Short task: In the records below, begin at the line that has "Keep writing the" and stop after the line that has "o_ring(bush_flange_r - cord_r, body_top"; quote those lines verbatim and nothing more.
[BEGIN]
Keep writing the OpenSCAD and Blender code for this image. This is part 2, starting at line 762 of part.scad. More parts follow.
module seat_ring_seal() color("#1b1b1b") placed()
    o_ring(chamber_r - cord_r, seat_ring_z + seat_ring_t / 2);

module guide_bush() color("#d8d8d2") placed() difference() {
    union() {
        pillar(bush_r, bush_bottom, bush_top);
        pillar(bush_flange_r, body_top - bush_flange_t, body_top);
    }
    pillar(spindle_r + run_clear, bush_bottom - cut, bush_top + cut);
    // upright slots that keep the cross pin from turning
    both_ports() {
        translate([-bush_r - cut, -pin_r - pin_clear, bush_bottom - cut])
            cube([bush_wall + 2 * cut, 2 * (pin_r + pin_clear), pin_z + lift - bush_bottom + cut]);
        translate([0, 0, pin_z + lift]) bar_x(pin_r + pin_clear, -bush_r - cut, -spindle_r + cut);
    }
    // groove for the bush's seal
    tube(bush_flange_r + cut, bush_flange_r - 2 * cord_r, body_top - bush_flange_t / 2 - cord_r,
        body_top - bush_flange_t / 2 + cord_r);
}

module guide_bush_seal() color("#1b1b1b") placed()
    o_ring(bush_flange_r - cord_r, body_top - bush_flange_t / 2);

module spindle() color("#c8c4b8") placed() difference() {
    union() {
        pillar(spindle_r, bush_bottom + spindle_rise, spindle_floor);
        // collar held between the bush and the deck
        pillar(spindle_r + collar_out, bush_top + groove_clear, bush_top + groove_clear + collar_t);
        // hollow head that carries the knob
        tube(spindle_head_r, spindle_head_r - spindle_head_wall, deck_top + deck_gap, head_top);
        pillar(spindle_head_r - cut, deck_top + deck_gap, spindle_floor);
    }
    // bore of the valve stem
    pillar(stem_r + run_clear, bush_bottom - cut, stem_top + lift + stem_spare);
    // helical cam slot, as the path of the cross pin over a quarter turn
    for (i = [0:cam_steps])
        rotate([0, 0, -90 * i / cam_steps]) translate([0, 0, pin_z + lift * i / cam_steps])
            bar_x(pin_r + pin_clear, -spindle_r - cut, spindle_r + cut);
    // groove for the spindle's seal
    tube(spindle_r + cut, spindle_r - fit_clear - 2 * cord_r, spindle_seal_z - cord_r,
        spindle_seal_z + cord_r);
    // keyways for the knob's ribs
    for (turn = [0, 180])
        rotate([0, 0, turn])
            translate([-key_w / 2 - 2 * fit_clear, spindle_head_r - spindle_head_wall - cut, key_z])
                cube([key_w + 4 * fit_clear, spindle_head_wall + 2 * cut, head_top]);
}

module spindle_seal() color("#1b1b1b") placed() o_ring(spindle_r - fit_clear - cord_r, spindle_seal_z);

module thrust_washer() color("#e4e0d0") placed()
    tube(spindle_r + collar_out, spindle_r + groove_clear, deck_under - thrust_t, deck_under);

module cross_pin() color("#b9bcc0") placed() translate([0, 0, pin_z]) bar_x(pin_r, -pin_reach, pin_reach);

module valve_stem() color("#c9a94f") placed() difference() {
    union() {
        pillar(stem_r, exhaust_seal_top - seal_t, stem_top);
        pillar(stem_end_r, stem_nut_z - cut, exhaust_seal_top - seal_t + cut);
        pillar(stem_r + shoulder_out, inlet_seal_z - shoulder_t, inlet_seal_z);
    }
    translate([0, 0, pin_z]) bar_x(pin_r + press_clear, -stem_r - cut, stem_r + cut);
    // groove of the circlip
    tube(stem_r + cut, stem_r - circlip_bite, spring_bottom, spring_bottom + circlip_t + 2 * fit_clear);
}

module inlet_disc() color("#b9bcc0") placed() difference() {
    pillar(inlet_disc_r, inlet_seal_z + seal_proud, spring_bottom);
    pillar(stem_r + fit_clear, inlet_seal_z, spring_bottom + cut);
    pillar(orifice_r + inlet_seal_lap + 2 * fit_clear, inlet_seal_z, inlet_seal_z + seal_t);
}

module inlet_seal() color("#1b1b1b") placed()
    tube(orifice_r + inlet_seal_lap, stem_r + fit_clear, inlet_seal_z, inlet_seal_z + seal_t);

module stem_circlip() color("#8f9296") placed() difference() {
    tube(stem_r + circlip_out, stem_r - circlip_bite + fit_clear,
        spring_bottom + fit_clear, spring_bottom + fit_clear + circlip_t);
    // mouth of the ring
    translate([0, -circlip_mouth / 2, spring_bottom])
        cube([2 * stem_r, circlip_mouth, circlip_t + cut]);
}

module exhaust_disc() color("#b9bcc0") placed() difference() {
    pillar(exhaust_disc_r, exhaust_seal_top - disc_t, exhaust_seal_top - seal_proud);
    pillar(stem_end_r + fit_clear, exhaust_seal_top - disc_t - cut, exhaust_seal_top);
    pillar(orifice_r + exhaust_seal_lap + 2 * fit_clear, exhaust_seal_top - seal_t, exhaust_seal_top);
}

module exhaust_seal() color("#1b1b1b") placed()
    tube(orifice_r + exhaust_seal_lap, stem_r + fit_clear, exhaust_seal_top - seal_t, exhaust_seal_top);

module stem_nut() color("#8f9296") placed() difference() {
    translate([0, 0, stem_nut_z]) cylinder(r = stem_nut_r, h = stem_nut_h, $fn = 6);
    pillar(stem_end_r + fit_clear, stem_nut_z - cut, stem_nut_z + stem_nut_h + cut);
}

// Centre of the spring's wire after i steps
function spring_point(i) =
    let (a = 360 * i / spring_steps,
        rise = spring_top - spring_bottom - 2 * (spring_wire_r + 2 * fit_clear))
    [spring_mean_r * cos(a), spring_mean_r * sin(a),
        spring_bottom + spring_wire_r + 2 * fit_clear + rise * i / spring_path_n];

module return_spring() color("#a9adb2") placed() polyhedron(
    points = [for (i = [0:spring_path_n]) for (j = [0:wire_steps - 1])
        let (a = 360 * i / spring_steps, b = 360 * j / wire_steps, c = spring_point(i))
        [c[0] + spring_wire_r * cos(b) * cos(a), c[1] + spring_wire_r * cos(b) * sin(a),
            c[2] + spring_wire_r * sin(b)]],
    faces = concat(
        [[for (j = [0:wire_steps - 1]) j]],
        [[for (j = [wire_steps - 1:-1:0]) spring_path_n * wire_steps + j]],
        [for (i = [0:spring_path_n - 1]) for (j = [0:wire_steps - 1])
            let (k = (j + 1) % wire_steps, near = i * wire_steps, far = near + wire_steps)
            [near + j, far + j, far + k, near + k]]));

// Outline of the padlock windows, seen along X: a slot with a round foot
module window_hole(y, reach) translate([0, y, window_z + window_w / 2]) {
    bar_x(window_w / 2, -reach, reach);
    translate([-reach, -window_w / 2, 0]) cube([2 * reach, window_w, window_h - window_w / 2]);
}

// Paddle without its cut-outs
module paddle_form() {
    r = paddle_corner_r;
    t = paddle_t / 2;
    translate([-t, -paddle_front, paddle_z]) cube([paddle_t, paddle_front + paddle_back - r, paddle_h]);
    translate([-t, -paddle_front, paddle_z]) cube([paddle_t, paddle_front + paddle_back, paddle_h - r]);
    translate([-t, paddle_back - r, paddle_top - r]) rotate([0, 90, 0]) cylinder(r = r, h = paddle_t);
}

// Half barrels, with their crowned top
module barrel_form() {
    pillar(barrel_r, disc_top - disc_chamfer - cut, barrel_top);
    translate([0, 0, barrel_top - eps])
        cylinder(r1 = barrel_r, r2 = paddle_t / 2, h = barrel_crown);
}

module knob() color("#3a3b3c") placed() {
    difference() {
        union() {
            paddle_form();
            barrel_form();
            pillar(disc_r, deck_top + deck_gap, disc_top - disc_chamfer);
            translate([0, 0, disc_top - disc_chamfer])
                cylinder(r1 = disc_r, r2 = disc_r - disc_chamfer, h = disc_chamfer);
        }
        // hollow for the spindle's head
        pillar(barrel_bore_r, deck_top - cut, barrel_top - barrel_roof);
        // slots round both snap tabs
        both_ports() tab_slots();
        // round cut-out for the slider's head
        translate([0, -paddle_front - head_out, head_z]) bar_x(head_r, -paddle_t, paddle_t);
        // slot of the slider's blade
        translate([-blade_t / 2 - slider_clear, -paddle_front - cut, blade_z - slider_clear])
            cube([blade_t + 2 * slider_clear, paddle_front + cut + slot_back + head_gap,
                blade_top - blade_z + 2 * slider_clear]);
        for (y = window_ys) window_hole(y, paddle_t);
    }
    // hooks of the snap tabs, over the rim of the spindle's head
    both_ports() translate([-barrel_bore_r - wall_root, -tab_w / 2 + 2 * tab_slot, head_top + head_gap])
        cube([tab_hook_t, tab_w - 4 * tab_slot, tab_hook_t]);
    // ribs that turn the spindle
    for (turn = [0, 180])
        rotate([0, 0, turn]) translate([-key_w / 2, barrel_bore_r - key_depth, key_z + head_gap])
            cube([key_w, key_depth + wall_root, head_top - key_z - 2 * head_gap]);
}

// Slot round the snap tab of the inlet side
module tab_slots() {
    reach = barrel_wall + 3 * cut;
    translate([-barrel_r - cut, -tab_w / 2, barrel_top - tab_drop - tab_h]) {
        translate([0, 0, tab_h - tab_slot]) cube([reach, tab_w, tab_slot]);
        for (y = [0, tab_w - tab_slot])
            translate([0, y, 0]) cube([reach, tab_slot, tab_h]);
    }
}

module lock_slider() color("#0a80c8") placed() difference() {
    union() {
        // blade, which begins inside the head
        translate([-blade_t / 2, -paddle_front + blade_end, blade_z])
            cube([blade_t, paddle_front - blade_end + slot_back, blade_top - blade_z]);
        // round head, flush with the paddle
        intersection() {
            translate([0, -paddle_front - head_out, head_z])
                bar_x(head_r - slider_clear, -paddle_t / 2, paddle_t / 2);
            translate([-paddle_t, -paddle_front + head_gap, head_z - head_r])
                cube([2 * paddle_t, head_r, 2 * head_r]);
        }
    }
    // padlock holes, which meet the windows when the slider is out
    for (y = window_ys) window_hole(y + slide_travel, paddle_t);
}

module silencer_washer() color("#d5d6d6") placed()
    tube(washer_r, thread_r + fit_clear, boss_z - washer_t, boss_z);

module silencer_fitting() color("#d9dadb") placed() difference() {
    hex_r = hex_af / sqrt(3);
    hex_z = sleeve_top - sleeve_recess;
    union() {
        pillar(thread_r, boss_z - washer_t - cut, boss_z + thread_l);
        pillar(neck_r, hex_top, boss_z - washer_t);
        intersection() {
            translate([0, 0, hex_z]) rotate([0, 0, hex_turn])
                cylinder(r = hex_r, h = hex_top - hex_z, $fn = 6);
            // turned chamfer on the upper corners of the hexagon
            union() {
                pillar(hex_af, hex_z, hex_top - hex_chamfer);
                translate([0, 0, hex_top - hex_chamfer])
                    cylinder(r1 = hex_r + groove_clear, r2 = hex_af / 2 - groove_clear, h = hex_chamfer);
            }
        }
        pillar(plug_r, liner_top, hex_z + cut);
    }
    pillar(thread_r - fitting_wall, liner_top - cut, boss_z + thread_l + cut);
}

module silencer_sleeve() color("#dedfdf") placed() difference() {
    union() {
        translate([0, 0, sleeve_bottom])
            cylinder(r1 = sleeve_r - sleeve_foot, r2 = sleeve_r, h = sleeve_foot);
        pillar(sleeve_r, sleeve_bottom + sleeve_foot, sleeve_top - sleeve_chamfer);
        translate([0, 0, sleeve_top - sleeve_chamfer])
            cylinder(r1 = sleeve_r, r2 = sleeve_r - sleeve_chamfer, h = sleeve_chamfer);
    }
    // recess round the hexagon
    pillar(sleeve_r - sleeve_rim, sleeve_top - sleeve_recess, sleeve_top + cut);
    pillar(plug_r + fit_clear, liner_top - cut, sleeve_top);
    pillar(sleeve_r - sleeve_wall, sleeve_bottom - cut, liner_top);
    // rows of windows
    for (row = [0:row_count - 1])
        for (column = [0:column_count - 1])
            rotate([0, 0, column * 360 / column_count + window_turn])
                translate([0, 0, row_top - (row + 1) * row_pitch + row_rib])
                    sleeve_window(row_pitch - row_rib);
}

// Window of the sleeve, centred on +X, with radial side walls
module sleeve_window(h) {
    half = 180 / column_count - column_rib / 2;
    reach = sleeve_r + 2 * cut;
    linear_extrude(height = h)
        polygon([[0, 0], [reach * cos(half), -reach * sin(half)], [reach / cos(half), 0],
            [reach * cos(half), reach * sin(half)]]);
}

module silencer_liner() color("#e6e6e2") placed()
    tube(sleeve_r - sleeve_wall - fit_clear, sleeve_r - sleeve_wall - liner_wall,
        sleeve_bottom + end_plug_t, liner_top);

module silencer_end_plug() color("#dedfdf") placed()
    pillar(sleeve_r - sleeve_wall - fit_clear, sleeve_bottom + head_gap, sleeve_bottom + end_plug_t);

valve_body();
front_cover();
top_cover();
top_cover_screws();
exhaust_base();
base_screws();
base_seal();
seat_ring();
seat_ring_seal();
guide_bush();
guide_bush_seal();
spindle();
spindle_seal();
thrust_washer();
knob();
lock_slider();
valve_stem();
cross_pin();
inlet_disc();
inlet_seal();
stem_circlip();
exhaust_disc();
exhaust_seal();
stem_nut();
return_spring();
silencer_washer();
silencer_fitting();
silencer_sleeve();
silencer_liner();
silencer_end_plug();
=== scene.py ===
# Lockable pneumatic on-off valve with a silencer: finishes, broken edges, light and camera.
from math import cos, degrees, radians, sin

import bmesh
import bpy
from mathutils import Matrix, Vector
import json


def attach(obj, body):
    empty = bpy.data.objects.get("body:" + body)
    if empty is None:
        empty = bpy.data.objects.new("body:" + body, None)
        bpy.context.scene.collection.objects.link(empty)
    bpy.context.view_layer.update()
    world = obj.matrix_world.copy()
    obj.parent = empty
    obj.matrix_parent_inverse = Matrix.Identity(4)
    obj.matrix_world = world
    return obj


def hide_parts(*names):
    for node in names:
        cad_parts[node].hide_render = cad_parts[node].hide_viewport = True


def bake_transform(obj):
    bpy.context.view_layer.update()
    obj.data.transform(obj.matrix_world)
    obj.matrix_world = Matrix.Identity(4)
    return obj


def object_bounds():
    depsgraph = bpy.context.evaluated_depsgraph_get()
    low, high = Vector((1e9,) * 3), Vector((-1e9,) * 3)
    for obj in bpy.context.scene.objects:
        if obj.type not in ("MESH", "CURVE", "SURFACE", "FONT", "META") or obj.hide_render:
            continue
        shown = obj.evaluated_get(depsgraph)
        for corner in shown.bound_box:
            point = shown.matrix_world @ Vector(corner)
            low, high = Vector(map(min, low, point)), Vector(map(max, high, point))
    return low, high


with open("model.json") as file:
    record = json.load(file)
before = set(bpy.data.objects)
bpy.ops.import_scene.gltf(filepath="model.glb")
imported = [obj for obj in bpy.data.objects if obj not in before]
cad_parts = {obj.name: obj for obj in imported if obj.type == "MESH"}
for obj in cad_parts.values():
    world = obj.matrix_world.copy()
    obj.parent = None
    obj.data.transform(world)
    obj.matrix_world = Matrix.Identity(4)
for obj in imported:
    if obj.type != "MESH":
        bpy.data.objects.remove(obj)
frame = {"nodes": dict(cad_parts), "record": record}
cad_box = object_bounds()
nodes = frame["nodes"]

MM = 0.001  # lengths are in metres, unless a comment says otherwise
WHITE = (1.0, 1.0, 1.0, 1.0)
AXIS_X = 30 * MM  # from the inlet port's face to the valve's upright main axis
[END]
[BEGIN]
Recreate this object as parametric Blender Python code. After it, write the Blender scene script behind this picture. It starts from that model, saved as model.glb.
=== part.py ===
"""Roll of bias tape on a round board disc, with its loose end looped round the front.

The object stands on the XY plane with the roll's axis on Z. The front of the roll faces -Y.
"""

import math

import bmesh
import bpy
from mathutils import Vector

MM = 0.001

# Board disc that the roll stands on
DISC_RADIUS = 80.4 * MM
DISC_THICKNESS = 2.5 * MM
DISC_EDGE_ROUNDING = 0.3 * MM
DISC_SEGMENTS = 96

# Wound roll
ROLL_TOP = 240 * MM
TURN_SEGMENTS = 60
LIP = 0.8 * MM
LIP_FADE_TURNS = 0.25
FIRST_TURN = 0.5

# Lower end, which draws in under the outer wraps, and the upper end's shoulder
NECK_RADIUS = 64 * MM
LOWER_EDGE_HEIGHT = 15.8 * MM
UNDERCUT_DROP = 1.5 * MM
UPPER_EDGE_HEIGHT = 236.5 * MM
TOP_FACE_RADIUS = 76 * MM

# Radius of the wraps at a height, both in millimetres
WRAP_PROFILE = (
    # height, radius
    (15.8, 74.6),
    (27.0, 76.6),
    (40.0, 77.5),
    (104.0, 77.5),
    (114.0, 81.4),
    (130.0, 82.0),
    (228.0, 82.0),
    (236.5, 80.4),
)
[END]
Exercise response:
Keep writing the OpenSCAD and Blender code for this image. This is part 2, starting at line 762 of part.scad. More parts follow.
module seat_ring_seal() color("#1b1b1b") placed()
    o_ring(chamber_r - cord_r, seat_ring_z + seat_ring_t / 2);

module guide_bush() color("#d8d8d2") placed() difference() {
    union() {
        pillar(bush_r, bush_bottom, bush_top);
        pillar(bush_flange_r, body_top - bush_flange_t, body_top);
    }
    pillar(spindle_r + run_clear, bush_bottom - cut, bush_top + cut);
    // upright slots that keep the cross pin from turning
    both_ports() {
        translate([-bush_r - cut, -pin_r - pin_clear, bush_bottom - cut])
            cube([bush_wall + 2 * cut, 2 * (pin_r + pin_clear), pin_z + lift - bush_bottom + cut]);
        translate([0, 0, pin_z + lift]) bar_x(pin_r + pin_clear, -bush_r - cut, -spindle_r + cut);
    }
    // groove for the bush's seal
    tube(bush_flange_r + cut, bush_flange_r - 2 * cord_r, body_top - bush_flange_t / 2 - cord_r,
        body_top - bush_flange_t / 2 + cord_r);
}

module guide_bush_seal() color("#1b1b1b") placed()
    o_ring(bush_flange_r - cord_r, body_top - bush_flange_t / 2);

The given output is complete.